Except the above, where the matter of the extent and depth of consideration of the appeal is concerned, no distinctions or differences in approach are envisaged in dealing with an appeal as such merely because one was against conviction or the other against an acquittal. [Vide State of Rajasthan v. Sohan Lal and Others, (2004) 5 SCC 573 ]" 6.5 It is also a settled legal position that in acquittal appeal, the appellate Court is not required to rewrite the judgment or to give fresh reasonings, when the reasons assigned by the Court below are found to be just and proper. Such principle is laid down by the Apex Court in the case of State of Karnataka v. Hemareddy, reported in AIR 1981 SC 1417 , wherein it is held as under: ".... "This Court has observed in Girija Nandini Devi V. Bigendra Nandini Choudhary (1967) 1 SCR 93 , ( AIR 1967 SC 1124 ) that it is not the duty of the Appellate Court on the evidence to repeat the narration of the evidence or to reiterate the reasons given by the trial Court expression of general agreement with the reasons given by the Court the decision of which is under appeal, will ordinarily suffice." 6.6 Similar principle has been laid down by the Apex Court in the case of Shivasharanappa and Ors. v. State of Karnataka, reported in JT 2013(7) SC 66. 6.7 Thus, in case the appellate Court agrees with the reasons and the opinion given by the lower Court, then elaborate discussion of evidence or assigning fresh reasons are not necessary. 7. We have considered the above referred rival submissions made by the learned advocates for the respective parties in light of the principles laid down in the aforesaid decisions. 8. On going through the judgment of the trial court, it appears that the FSL report at Exh. 63 states that the injury caused on the injured Lalbhai can be possible with bullet, however, it could not be proved by the prosecution that said injury was inflicted by accused No. 1. It also appears that most of the witnesses examined by the prosecution are interested witnesses as they are relatives of the injured.
63 states that the injury caused on the injured Lalbhai can be possible with bullet, however, it could not be proved by the prosecution that said injury was inflicted by accused No. 1. It also appears that most of the witnesses examined by the prosecution are interested witnesses as they are relatives of the injured.

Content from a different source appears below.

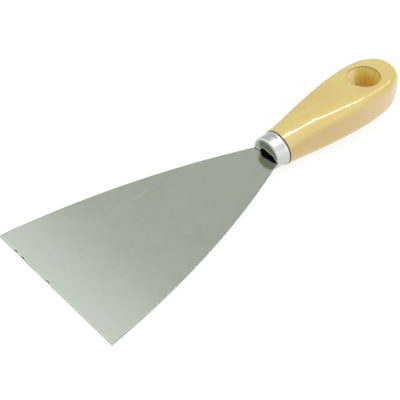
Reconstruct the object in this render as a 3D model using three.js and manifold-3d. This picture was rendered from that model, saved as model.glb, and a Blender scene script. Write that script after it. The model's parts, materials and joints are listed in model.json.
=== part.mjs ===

Although several other independent witnesses were available at the place of incident, the investigating officer did not examine those witnesses and no satisfactory explanation has been forthcoming from the record for the same. Further, the place of incident has been changed from 'otla' of the complainant to the place situated between house Nos. 492/1 and 493/1. Moreover, Who caused injury to whom and who threw stone at whom has also not been established by the prosecution. Apart from that, no explanation is coming from the record as to how the accused got injuries. There were contradictions and improvements in the evidence of the prosecution witnesses and, therefore, it was held by the trial court that the prosecution has not been able to prove the guilt against the accused beyond reasonable doubt and in such circumstances, it cannot be said that it was the accused, who caused injuries on injured on the date of incident. Therefore, benefit of doubt was rightly given to the accused by the trial court and the accused were acquitted of the charges levelled against them. This Court is, therefore, of the opinion that the trial court was completely justified in acquitting the accused of the charges levelled against them. Therefore, the findings recorded by the trial court are absolutely just and proper and no illegality or infirmity has been committed by it in the said findings and therefore, we do not find it necessary to interfere with the same. 9. Learned Addl. Public Prosecutor is not in a position to show any evidence to take a view contrary to the view taken by the trial court or that the approach of the trial court is vitiated by some manifest illegality or that the decision is perverse or that the trial court has ignored the material evidence on record. 10. Thus, the appeal is dismissed. The impugned judgment and order dated 30-6-1994 passed by the learned Additional Sessions Judge, Ahmedabad (Rural) at Mirzapur, in Sessions Case No. 131 of 1992 is hereby confirmed. Bail bond, if any, stands cancelled.
10. Thus, the appeal is dismissed. The impugned judgment and order dated 30-6-1994 passed by the learned Additional Sessions Judge, Ahmedabad (Rural) at Mirzapur, in Sessions Case No. 131 of 1992 is hereby confirmed. Bail bond, if any, stands cancelled. Record and proceedings shall be sent back forthwith to the trial court.